Acanthamoeba castellanii as a model for unveiling Campylobacter jejuni host–pathogen dynamics

The persistence of the major enteric pathogen Campylobacter jejuni in the natural environment, despite being microaerophilic, remains unsolved. Its survival in the natural atmospheric environment likely stems from several factors, including interactions with amoebae. C. jejuni transiently interacts with Acanthamoeba, and this is thought to provide protection against unfavorable atmospheric conditions and subsequently prime the bacteria for interactions with warm-blooded hosts.

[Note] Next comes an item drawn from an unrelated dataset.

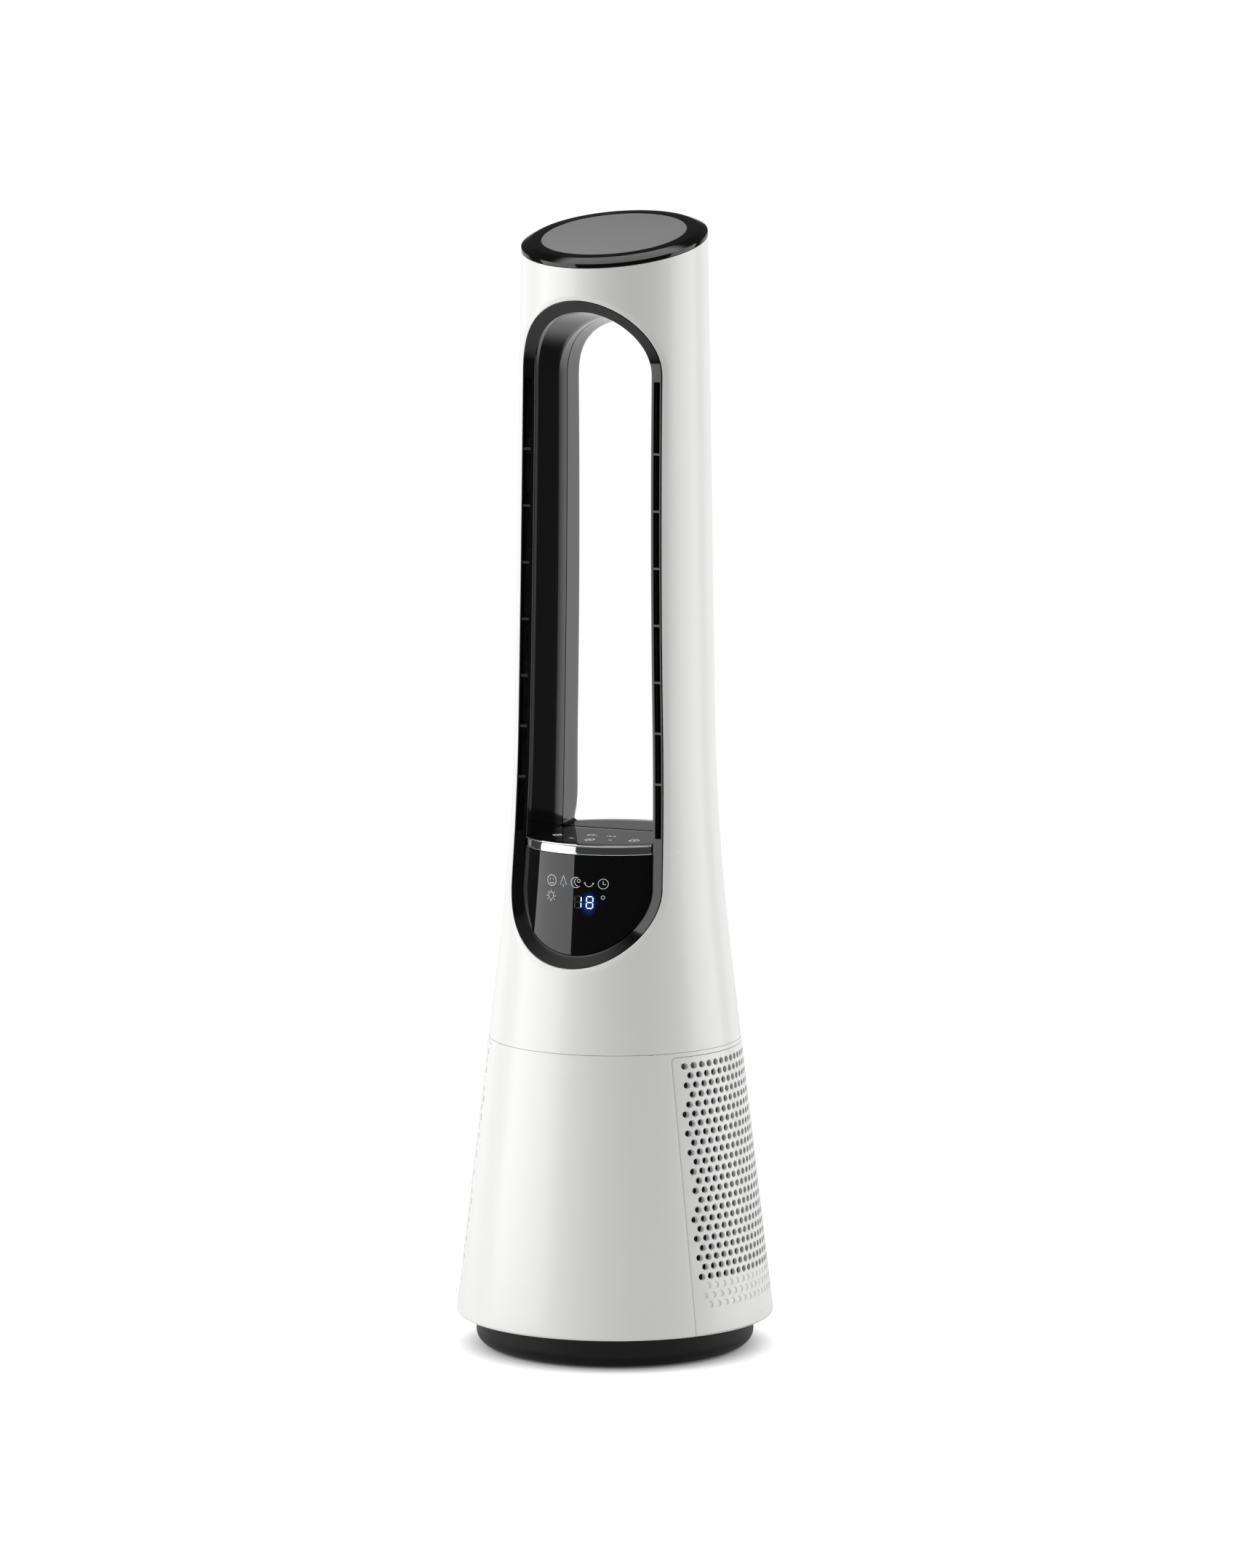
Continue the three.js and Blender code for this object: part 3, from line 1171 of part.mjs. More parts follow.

Acanthamoeba play vital roles in microbial ecosystems by preying on bacterial species, some of which are clinically important. We analyzed the whole transcriptome of A. castellanii infected with C. jejuni 11168H. Our findings provide evidence that infection of A. castellanii with C. jejuni triggers distinct and reproducible cellular responses. Upregulated genes were associated with protein synthesis, DNA damage and repair, gluconeogenic pathways, and protein folding and targeting, while downregulated genes were involved in calcium ion transport, osmotic stress response, energy reserve metabolic processes, and protein hydroxylation. From these data, we characterized Cj0979c, named here C. jejuni endonuclease (CjeN), which induces DNA damage in A. castellanii. High-resolution microscopy revealed an unexpected association between C. jejuni and host mitochondria, while infected cells show elevated cytosolic calcium levels and metabolic changes favoring “Warburg-like” metabolism. A. castellanii cells showed increased lactate production, which was subsequently depleted, suggesting that this host metabolic by-product may support C. jejuni survival. These findings identify an unexpected interaction between amoebae and a microaerophilic bacterium and provides a useful model for further research on host–pathogen interactions.